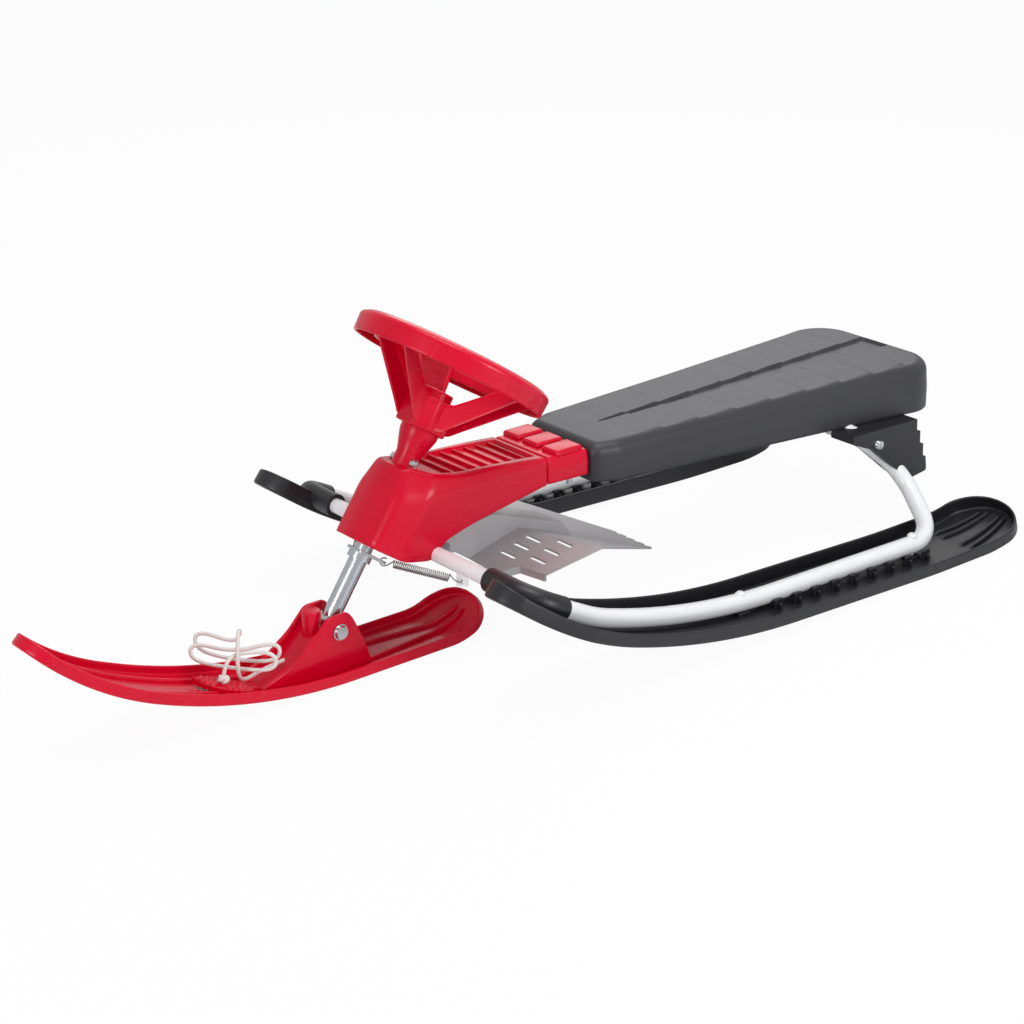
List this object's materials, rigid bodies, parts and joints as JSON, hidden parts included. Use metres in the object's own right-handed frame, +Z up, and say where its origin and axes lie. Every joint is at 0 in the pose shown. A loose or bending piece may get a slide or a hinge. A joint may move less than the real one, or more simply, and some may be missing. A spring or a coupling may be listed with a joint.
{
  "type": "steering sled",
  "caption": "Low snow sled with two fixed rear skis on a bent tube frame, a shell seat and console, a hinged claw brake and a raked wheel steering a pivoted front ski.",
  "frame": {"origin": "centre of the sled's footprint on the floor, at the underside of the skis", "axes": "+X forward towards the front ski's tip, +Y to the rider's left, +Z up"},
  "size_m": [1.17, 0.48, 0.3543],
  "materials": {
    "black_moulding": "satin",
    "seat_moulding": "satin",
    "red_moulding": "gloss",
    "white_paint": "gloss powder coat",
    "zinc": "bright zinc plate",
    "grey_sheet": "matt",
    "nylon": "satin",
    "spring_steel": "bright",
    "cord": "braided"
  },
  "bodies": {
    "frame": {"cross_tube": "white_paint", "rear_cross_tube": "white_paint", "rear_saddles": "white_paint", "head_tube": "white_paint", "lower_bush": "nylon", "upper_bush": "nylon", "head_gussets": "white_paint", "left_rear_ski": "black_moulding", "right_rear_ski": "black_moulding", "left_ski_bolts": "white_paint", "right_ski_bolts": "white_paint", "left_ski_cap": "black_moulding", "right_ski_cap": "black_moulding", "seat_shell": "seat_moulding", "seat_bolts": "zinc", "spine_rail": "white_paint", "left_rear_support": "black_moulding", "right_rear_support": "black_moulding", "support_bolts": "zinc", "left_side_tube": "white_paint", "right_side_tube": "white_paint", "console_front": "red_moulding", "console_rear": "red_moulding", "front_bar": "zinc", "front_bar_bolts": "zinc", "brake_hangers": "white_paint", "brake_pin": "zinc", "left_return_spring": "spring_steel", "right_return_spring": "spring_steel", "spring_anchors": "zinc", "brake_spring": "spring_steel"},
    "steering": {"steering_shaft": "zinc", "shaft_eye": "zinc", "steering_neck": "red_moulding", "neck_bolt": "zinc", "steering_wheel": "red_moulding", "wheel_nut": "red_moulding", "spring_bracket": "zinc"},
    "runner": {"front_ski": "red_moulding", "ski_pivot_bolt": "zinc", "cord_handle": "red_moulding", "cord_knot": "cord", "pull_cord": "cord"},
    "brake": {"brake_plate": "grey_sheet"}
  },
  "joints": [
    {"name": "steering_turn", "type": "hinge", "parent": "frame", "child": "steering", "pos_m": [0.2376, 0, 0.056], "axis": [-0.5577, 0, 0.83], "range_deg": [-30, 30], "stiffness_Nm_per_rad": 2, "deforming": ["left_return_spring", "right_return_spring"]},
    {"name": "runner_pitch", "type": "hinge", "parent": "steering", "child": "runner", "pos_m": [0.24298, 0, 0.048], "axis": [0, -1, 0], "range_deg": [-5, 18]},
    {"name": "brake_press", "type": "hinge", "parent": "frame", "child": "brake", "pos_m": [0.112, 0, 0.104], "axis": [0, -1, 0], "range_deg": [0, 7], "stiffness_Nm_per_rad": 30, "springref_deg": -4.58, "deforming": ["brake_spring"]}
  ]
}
::::
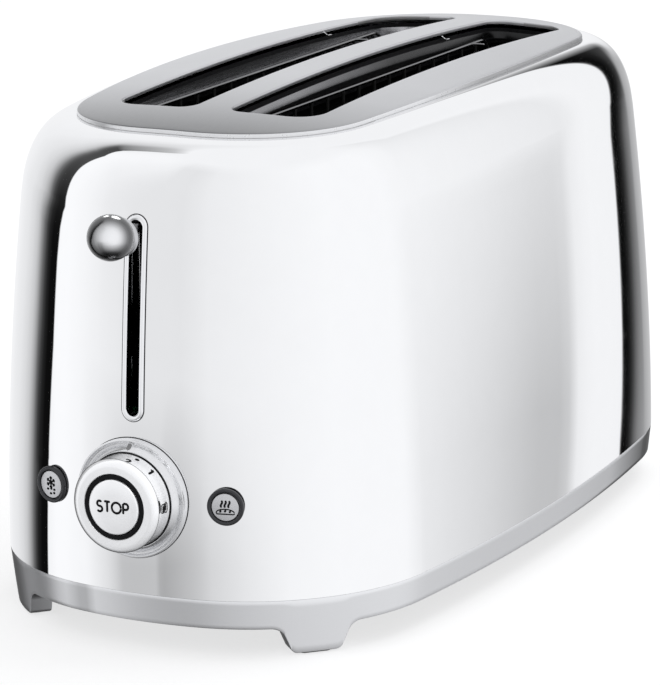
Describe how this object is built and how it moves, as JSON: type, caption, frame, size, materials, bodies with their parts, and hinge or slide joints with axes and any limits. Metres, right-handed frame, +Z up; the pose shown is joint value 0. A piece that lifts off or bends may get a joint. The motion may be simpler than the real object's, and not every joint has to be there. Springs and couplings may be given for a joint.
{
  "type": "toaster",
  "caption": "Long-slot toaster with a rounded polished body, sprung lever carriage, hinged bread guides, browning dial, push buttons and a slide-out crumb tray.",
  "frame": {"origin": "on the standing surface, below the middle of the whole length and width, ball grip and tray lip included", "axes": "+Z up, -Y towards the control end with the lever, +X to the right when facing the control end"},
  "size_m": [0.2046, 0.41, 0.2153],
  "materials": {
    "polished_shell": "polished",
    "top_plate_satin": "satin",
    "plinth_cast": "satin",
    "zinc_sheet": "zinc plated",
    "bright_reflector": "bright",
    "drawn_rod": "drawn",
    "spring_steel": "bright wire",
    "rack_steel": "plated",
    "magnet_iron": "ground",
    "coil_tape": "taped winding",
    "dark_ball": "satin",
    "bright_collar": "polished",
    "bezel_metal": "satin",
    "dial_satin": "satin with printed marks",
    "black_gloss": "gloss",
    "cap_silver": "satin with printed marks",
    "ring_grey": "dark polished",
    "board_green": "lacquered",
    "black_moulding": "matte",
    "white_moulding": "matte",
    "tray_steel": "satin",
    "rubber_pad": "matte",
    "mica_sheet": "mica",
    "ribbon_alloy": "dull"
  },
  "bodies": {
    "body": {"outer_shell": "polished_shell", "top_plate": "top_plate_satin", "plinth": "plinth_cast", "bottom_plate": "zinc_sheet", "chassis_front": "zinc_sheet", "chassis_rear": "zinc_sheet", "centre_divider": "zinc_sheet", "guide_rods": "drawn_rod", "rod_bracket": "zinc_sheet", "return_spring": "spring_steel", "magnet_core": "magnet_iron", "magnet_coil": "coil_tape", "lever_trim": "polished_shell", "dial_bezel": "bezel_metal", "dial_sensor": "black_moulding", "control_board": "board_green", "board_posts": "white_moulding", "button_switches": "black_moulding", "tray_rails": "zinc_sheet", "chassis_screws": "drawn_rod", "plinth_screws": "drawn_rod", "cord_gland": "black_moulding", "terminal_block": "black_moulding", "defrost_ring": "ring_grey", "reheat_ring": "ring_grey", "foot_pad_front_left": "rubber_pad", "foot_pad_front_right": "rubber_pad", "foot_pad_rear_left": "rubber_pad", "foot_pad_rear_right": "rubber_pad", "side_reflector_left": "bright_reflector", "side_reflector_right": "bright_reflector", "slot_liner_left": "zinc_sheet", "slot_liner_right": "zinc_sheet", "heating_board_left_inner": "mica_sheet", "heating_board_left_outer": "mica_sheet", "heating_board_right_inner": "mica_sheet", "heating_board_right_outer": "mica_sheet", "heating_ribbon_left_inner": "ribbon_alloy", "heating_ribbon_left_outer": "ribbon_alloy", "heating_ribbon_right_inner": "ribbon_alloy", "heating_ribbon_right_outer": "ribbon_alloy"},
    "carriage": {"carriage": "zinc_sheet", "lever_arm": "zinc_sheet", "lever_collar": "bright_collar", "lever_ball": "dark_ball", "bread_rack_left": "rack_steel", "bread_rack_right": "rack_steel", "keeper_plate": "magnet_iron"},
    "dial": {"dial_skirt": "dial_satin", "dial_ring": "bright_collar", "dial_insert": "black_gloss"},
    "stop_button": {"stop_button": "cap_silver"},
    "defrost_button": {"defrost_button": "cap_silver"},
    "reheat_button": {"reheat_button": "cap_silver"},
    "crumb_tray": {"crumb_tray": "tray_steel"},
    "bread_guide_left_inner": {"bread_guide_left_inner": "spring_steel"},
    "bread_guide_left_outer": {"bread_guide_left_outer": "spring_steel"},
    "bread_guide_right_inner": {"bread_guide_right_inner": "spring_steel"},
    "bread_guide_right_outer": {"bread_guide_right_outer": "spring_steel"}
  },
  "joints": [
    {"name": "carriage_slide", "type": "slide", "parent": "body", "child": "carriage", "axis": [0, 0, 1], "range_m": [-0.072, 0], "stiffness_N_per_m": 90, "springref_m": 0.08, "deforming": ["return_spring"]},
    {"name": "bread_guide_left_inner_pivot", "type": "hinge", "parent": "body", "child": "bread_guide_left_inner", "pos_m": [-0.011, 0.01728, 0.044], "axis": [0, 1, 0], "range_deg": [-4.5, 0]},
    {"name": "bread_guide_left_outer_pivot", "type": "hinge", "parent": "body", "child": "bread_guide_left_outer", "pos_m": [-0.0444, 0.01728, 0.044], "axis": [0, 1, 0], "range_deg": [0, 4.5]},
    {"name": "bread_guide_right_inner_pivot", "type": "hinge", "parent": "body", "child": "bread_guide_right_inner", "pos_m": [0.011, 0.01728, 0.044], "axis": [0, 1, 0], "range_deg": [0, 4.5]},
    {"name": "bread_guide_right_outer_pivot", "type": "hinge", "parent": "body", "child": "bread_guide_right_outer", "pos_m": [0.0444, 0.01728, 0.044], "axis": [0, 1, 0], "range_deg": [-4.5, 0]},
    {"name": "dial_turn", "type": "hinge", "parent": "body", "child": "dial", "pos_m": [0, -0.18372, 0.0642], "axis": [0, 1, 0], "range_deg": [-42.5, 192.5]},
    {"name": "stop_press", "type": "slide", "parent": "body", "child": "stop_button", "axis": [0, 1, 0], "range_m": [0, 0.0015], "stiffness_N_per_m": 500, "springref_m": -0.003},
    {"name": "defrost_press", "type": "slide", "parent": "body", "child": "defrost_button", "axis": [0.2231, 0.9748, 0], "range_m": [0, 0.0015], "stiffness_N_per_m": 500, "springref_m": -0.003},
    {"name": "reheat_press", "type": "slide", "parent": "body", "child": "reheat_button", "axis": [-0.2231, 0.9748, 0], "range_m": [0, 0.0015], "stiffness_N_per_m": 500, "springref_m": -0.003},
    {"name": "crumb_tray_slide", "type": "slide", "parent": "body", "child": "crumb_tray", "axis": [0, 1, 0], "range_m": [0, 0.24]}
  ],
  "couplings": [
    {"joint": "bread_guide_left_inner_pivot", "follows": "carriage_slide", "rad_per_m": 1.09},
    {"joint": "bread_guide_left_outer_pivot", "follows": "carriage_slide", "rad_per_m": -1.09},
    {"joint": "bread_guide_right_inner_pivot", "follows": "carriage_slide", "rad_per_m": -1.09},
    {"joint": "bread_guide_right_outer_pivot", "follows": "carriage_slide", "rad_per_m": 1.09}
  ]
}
::::
**What is asked:** Give the number of lines in the records that contain the string "origin", and nothing besides.

**Final answer:** 3